The format of an ARP packet. The length of each field of the frame is reported as the number of bytes.
Figure 3.
The format of an IP packet. The different fields of this packet are presented in rows of 32 bits.
Figure 4.
The format of a TCP packet. The different fields of this packet are presented in rows of 32 bits.
Figure 5.
The format of an UDP packet. The different fields of this packet are presented in rows of 32 bits.
Figure 6.
The format of an ICMP packet. The different fields of this packet are presented in rows of 32 bits.

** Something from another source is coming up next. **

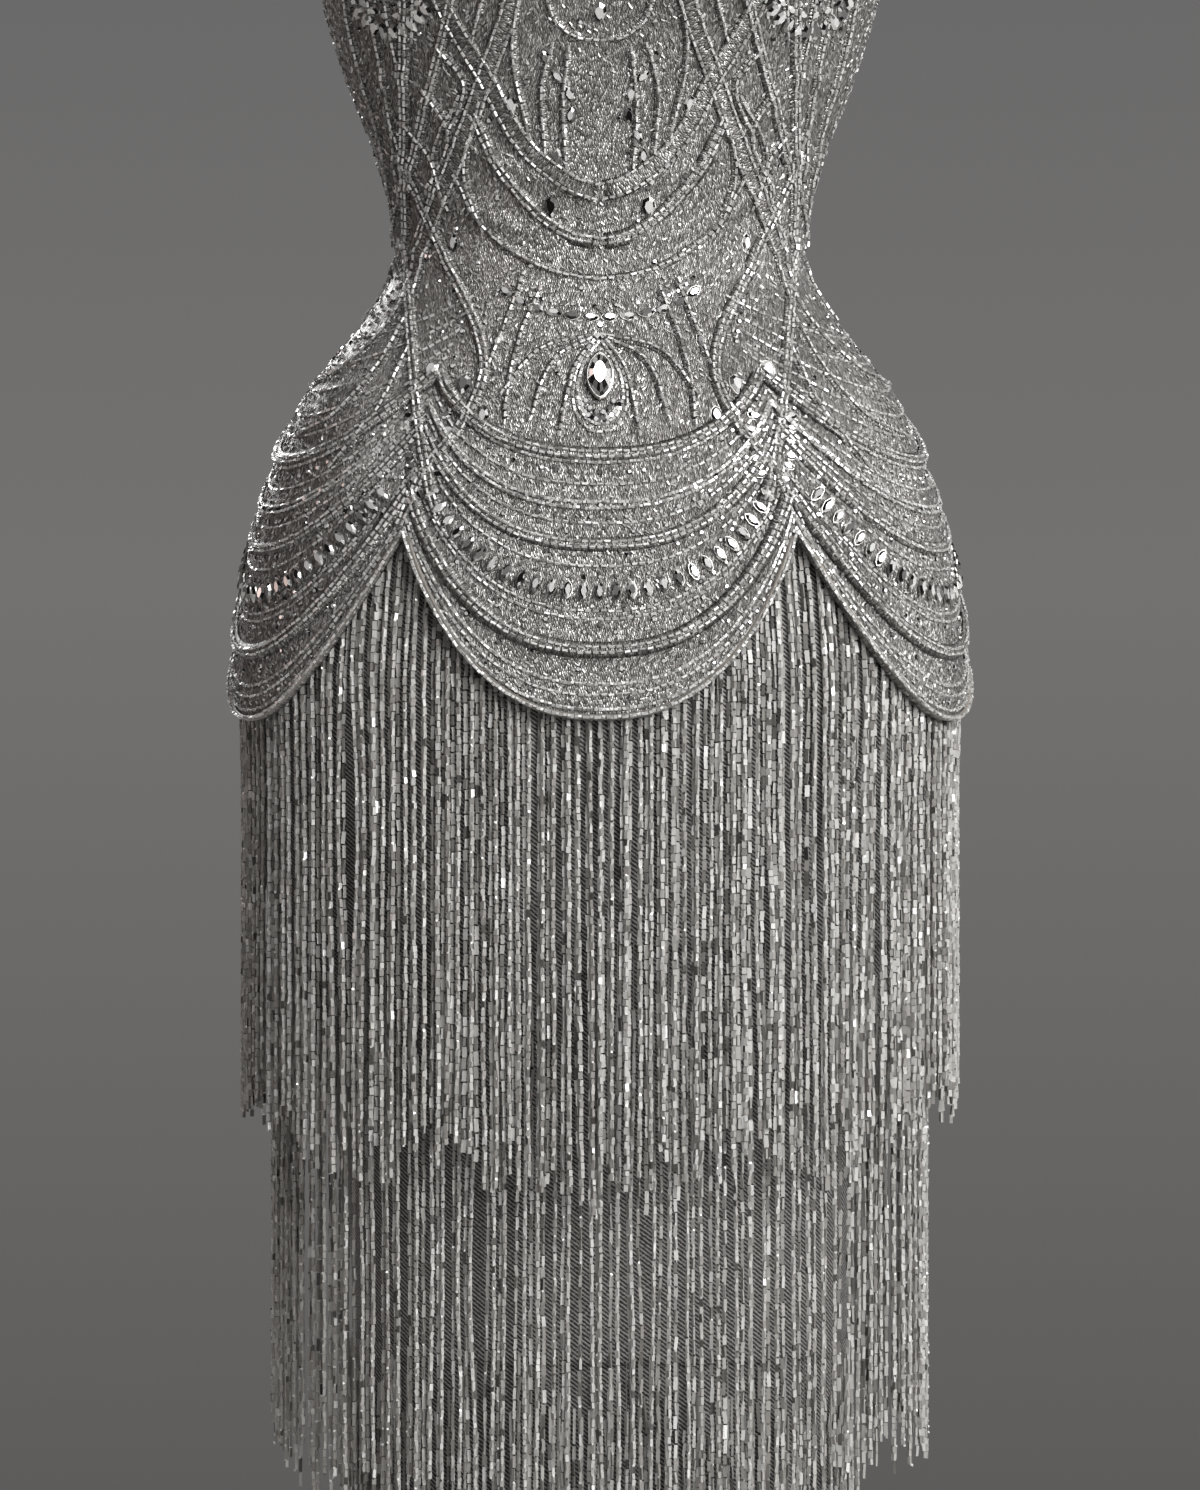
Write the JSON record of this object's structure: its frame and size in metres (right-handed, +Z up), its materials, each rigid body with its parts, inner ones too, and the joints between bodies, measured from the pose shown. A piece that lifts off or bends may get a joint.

The fields that are most important from the perspective of cybersecurity for the TCP-IP and UDP-IP packets are the IP source and destination addresses, along with the source and destination ports. The IP address, along with the MAC address, is used to identify a device within a network. Moreover, while the IP address is used as a global address, the MAC address is utilized as a local address. When data are directed on the internet, the IP address is used, and when the local area network (LAN) has been reached, the IP address is translated to the MAC address, and the data is delivered to the intended device. Similarly, the source and destination port numbers are utilized to define the application or service involved, so that the operating system can deliver the packet to the appropriate process. The importance of these parameters for cybersecurity is two-fold. Being able to read them enables a potential attacker to infer who is communicating with whom (in terms of network hosts) and what kind of dialogue is happening, even if the contents (payload) are encrypted. It is not possible to obscure IPs and ports without modified protocols, such as IPSec
[35][37], or by encapsulation performed by specific applications, such as virtual private networks (VPNs). Obscuring IPs and ports using these techniques may interfere with the functionality of a firewall or a packet sniffer. Therefore, encrypted IP and port numbers were not considered. An attacker that can alter these parameters can hide their own identity by spoofing the source address, usually with the goal of bypassing firewall rules that would block packets bearing their real address.